Belt Starter Generator project.

As our final project in this residency program, we were tasked with developing the control software for an automotive BSG (Belt Starter Generator). We decided to use this final project for the course as our starting point in development, by designing and applying all the tools that were introduced during the course. Effective Supply Chain Management (SCM) practices and collaboration are not limited to physical components but also play a significant role in software engineering projects, particularly in the development of software systems for automotive applications like the Belt-Driven Starter Generator (BSG). This document outlines the SCM practices and collaboration methods employed during the software engineering phase of the BSG automotive project and discusses key insights gained. An Automotive Belt Starter Generator (BSG) is a hybrid vehicle component that combines the functions of a starter motor and a generator into a single unit. It is typically connected to the engine via a belt drive system. The BSG serves two primary purposes in a vehicle:

Starting the Engine: When a vehicle is initially started, the BSG acts as a starter motor, providing the initial mechanical power to turn the engine's crankshaft and start the combustion process. Generating Electricity: Once the engine is running, the BSG functions as a generator, producing electrical energy to charge the vehicle's battery and power various electrical systems within the vehicle, including lights, infotainment, and sensors. This electrical generation contributes to improved fuel efficiency and reduced emissions in hybrid and mild hybrid vehicles.
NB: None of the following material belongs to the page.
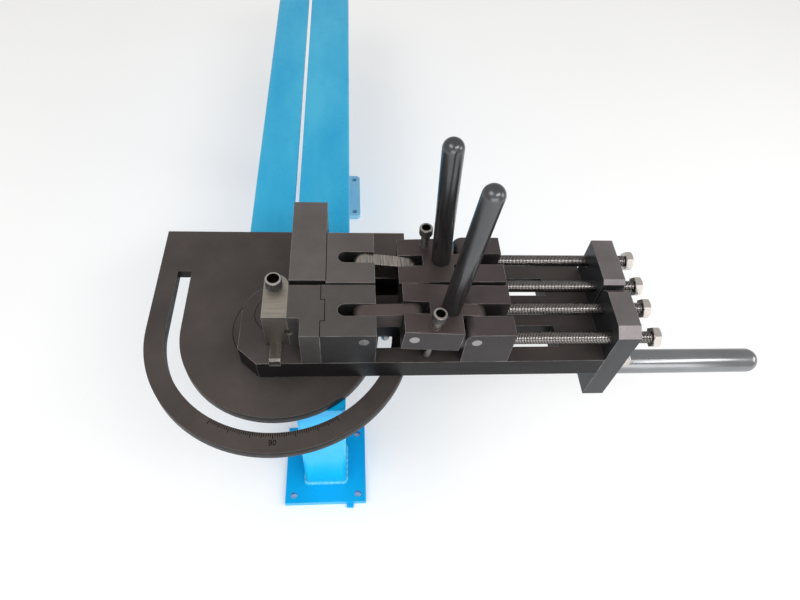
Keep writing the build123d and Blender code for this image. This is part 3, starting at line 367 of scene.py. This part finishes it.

In summary, an automotive BSG plays a dual role as a starter and generator, contributing to both the starting and electrical power needs of a vehicle, ultimately enhancing its overall efficiency and performance.

Requirements

• Models: Matlab, Simulink
• Source code: gcc
• Coverage reports: lcov, gcovr
• Documentation: Doxygen
• SAST: pre-commit
• Build: GNU make
• Dependence management: git

Folder Structure

1. REQ: requirements documents.
2. MODELS: Models.
3. CODE: Source code and unit tests
4. DOCS: System documentation.
5. REF: Datashet, whitepaper and other documents for reference.

How to run the application?

make run

Tests Reports

Documentation

• https://akafael.github.io/ufpe-project-bsg/doxygen/

Coverage

• https://akafael.github.io/ufpe-project-bsg/gcovr/
• https://akafael.github.io/ufpe-project-bsg/lcov/

Setup

This project uses Makefile for all build and automation steps.

Build code

Build code using gcc and generate shared library.

make build

Run tests

Build code and run tests:

make test

Coverage

Generate coverage reports using gcov and lcov.

make clear && \
make test coverage

Code documentation

Generate documentation using Doxygen.

make docs

Troubleshout

To include new files in utest.h tests,run in your main directory:

git submodule update --init --recursive

To install Pre commit instance in branchs, run :

pip install pre-commit
pre-commit install -c .pre-commit-config.yaml

end of files error:

pre-commit run --all